Key drivers include productivity, employee skilling, and cost optimization. Revenue growth is needed for significant margin improvement. AI is becoming crucial, with 210,000 employees trained. Wipro launched the Enterprise AI-Ready Platform with IBM to help clients create integrated AI environments.

LTI Mindtree Ltd

LTIM expects growth from 1QFY25E due to scale, expanded capability, and stronger partnerships. Although margins are being optimised, the 17-18% exit margin target will be delayed by a few quarters due to weaker revenue. The company continues to aim for a 17-18% EBIT margin despite near-term challenges. A new service line, Enterprise AI, aims to integrate GenAI into all service lines and four customer priority areas, training over 10,000 employees on GenAI. Strategic partnerships with Microsoft, AWS, Oracle, Snowflake, and NVIDIA, along with initiatives like the GenAI and Digital Hub in Athens and facilities in Poland and Mumbai, position the company well for future growth.

Tech Mahindra

The market environment is slightly better than six months ago, but it's too early to call it a recovery. Tech Mahindra is focusing on increasing sales investments, client focus, and reducing tail accounts to achieve industry-leading growth in three years. The current EBIT is 7%, and from Q4, excluding the annual impairment exercise, it should be seen as a bottom.

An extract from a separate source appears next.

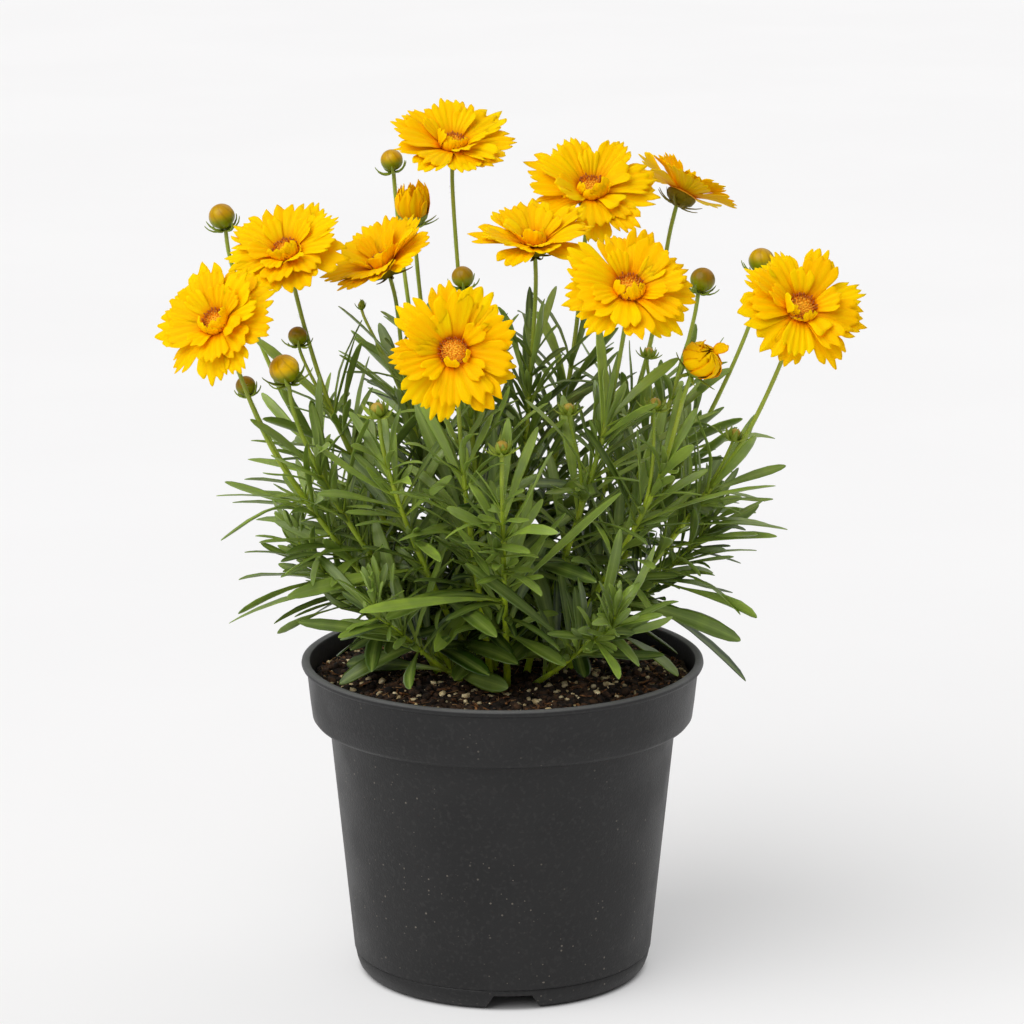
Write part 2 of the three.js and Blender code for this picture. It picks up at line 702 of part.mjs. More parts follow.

Project Fortius is expected to drive most of the margin expansion, with estimated savings of about USD 250 million per year. By FY27, the company aims for above-average peer growth and a 15% EBIT margin. There has been significant progress in GenAI initiatives, with active client conversations and early-stage experiments moving to production pilots, particularly in Conversational AI and Document AI. The company is investing in AI, aiming to move Gen AI to production this year and infuse AI in application development, IT operations, and BPS.

FY25 marks a pivotal period for the Indian IT sector. It is poised for growth with stable revenue forecasts and strategic advancements in GenAI, despite lingering economic uncertainties.